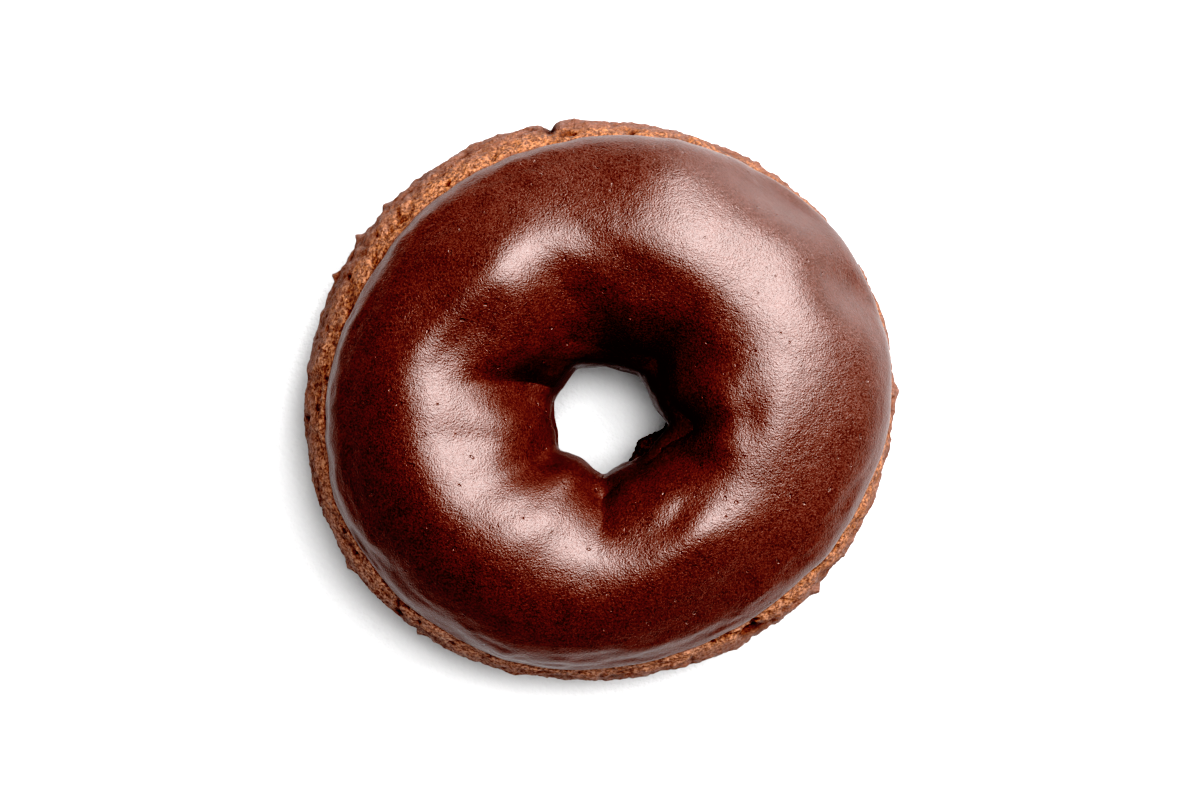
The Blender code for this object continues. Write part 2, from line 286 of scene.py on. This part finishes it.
def section_points(turn, tilt):
    """Points of the ring before its pinches and swells: x, y, z."""
    outward = np.stack((np.cos(np.radians(turn)), np.sin(np.radians(turn))), -1)
    outer = outward * (RIM_RADIUS + waves(turn, RIM_WAVES))[..., None]
    inner = HOLE_CENTRE + outward * HOLE_RADIUS
    across, sine = np.cos(np.radians(tilt)), np.sin(np.radians(tilt))
    shift = (CROWN_SHIFT + waves(turn, SHIFT_WAVES)) * np.clip(sine, 0, 1) ** 2
    flat = (outer + inner) / 2 + (outer - inner) / 2 * across[..., None] + outward * shift[..., None]
    rise = np.abs(sine) ** SQUARENESS
    above = RIM_LEVEL + (CAKE_HEIGHT + waves(turn, CROWN_WAVES) - RIM_LEVEL) * rise
    below = RIM_LEVEL * np.maximum(1 - rise * FOOT_STRETCH, 0)
    return np.concatenate((flat, np.where(sine > 0, above, below)[..., None]), -1)


def hump(turn, centre, width):
    """1 at the centre of a feature along the turn, fading to nothing beyond its half width."""
    return np.exp(-((angle_between(turn, centre) / width) ** 2))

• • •

## [Set exercise]
Print the whole listing again, exactly.

## [Exercise solution]
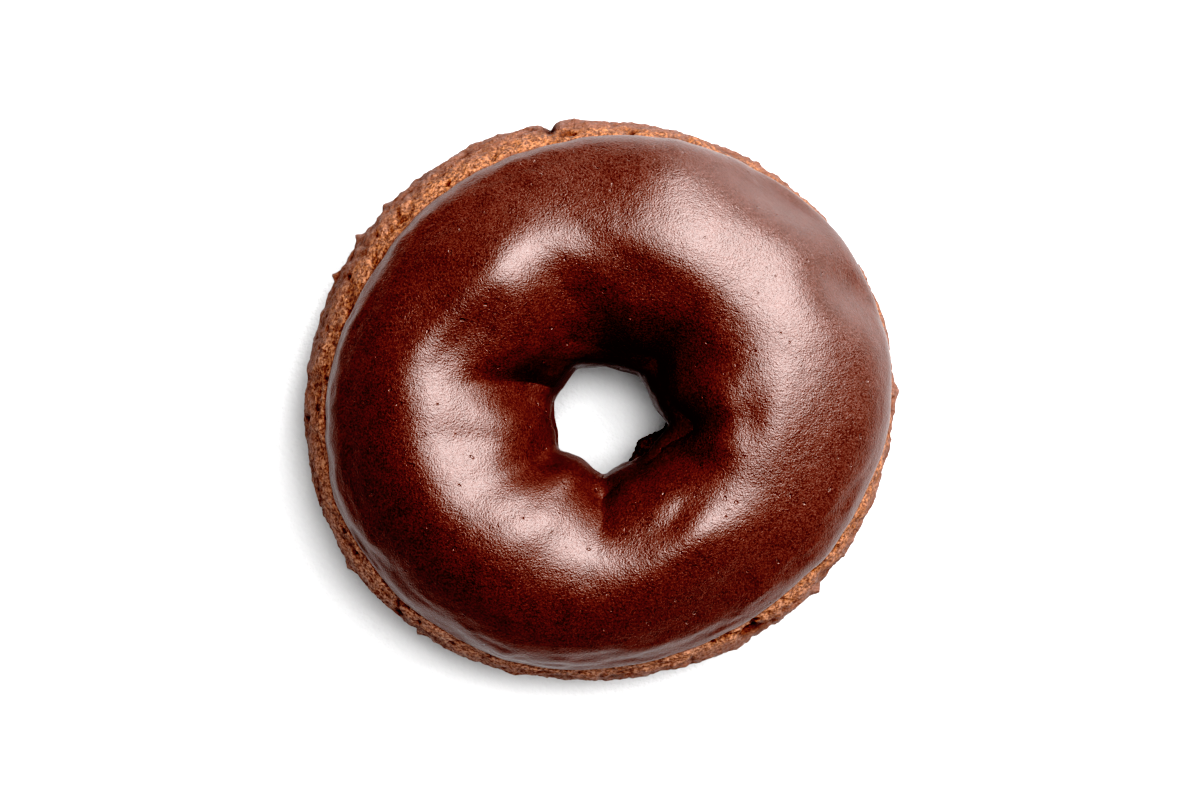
The Blender code for this object continues. Write part 2, from line 286 of scene.py on. This part finishes it.
def section_points(turn, tilt):
    """Points of the ring before its pinches and swells: x, y, z."""
    outward = np.stack((np.cos(np.radians(turn)), np.sin(np.radians(turn))), -1)
    outer = outward * (RIM_RADIUS + waves(turn, RIM_WAVES))[..., None]
    inner = HOLE_CENTRE + outward * HOLE_RADIUS
    across, sine = np.cos(np.radians(tilt)), np.sin(np.radians(tilt))
    shift = (CROWN_SHIFT + waves(turn, SHIFT_WAVES)) * np.clip(sine, 0, 1) ** 2
    flat = (outer + inner) / 2 + (outer - inner) / 2 * across[..., None] + outward * shift[..., None]
    rise = np.abs(sine) ** SQUARENESS
    above = RIM_LEVEL + (CAKE_HEIGHT + waves(turn, CROWN_WAVES) - RIM_LEVEL) * rise
    below = RIM_LEVEL * np.maximum(1 - rise * FOOT_STRETCH, 0)
    return np.concatenate((flat, np.where(sine > 0, above, below)[..., None]), -1)


def hump(turn, centre, width):
    """1 at the centre of a feature along the turn, fading to nothing beyond its half width."""
    return np.exp(-((angle_between(turn, centre) / width) ** 2))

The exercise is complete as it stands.